Ofcourse, there were other tracks being played on the radio, but being that young, they were only having sub concious effects at the time. I was taken by the sound of Glam Rock and spent my pocket money on buying singles by The Sweet and Gary Glitter. At the time Chicory Tip’s, Son of my Father was a niggle in my head that I only know now was a case of childhood Moog programming.
At around the same time as being programmed by paedophilic BBC Radio DJ’s and buying equally as dubious artist's albums, I bought another catchy little single called Loop Di Love by Shag. Shag was one of many pseudonyms of the notorius pervert Jonathan King. Regardless of his reputation, he was a pretty good pop composer/musician.
To this very day, I’m still convinced that the build up in the bass line is re-enforced with a synth…….but maybe tht was because my brain was being rotted by flares, stack heels and tank tops…my rhythmic sense was being double flanged by the beats of the Glitter Band…but at least I still had an angel face.
No, I really do regret not being able to appreciate Eno’s VCS on Virginia Plain until much later on in life, shame really
……and The Osmonds Crazy Horses was great…I knew I didn’t want to ride a white horse or end up with a little pony……but this was on par with that little synth solo on Ike & Tina’s Nut bush City Limit’s.
Let’s move on a couple of years, don’t worry…73 to 75 there wasn’t much going on musically that I remember…..inbetween doing The Bump at school discos (come on everybody) and having Bryan Ferry forced on me by my mother (not to be misread or recreated)…I was a bit lost like most 8 to 10 year olds. I didn’t appreciate Peter (not Jimmy) Saville and Anthony Prices input into Roxy/Ferry design. But I did have a soft spot for `Love is The Drug” and recall being taken into town by my mother to buy Siren…for her pleasure!!
But Roxy rip offs Sailor really got me…..Glass Of Champagne and Girls Girls girls made me go out and buy their album Trouble.
But I was confused, liner notes stated Bass Nickelodion and all I could hear was a synth…but I needed proof…my inner synth conciousness was awakening. Ofcourse, Sailor kept it all secret, but an excerpt from their website proves my chidhood theories…brilliant stuff and no, I won’t have anyone knock Sailor, no matter how tacky, it was and still is pure pop.

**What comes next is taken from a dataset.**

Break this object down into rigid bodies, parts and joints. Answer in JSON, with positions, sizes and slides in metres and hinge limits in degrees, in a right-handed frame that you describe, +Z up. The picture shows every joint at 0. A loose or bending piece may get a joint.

You’ve got to remember, I was a normal kid (well sort of) who was and still is exploring music. Mike Oldfield Incantations was bought the same year and I always remember looking forward to hearing Tubular Bells on the radio……I never bought the album and I have no idea why…I still don’t possess it.
10cc’s I’m not in Love was never appreciated on the radio, but the richness of their Mellotron****(see comments) had only attracted my immature ear previously on The Beatles Strawberry Fields, that’s not a flute, it’s doubled up, it’s something else…and I want to know what it is……..
the constant listening to the activity of the radio, a fake Beach Boys car journey….what the hell was an Autobahn?
I recall my father buying me the first Synergy album in 75, this was a classic moment. Rock Orientated Electronics, which had me Air Synthing…I knew every little part and was in awe of the list of instruments on the back of the cover…what the hell was a Galvanic Skin Response Keyboard to a ten year old…
there was a bit of prog intervention….Emerson Lake and Palmer's, Fanfare for the common man..I knew there was something, but something else was putting me off…was it that it was too rock??
Ofcourse, I liked my pop element, but I was also into classical music (a taste that was temporarily destroyed by two music teachers at my comprehensive who were Benjamin Britten facists)….and this is where Jeff Lynne’s Electric Light Orchestra really was something I could immerse myself in, the array of ARP’s, Moogs, Mellotrons and Vocoders all mixed with real instrumentation.
Ofcourse, my first introduction to a Vocoder or a Sonovox to be correct was Sparky’s Magic Piano which was contantly played on Ed (Stewpot) Stewarts Junior Choice program on Radio One Saturday and Sunday Mornings throughout the 70’s.
Ofcourse, 77 witnessed the birth of Electro-Disco…I Feel Love changed history for me and many others … see http://www.ring-modulator.com/new-blog-2/2015/5/3/i-feel-moog-the-sound-of-the-future and the use of synth’s in Disco music became the norm in 78.
It should have been time to move on from Glam, but Rod Stewart couldn't shake what was a now preposterous look, but that funky bassline, that synth riff......
Around 77 punk evolved and New Wave followed, new wave bands utilised synths heavily….Numan drove into popularity…Bowie got down low and german and utilised electronics within the Berlin Trilogy and Blondie became Morodered….synthetic commonality was emerging and when 1980 hit….I’ll say no more....the future had arrived....for now.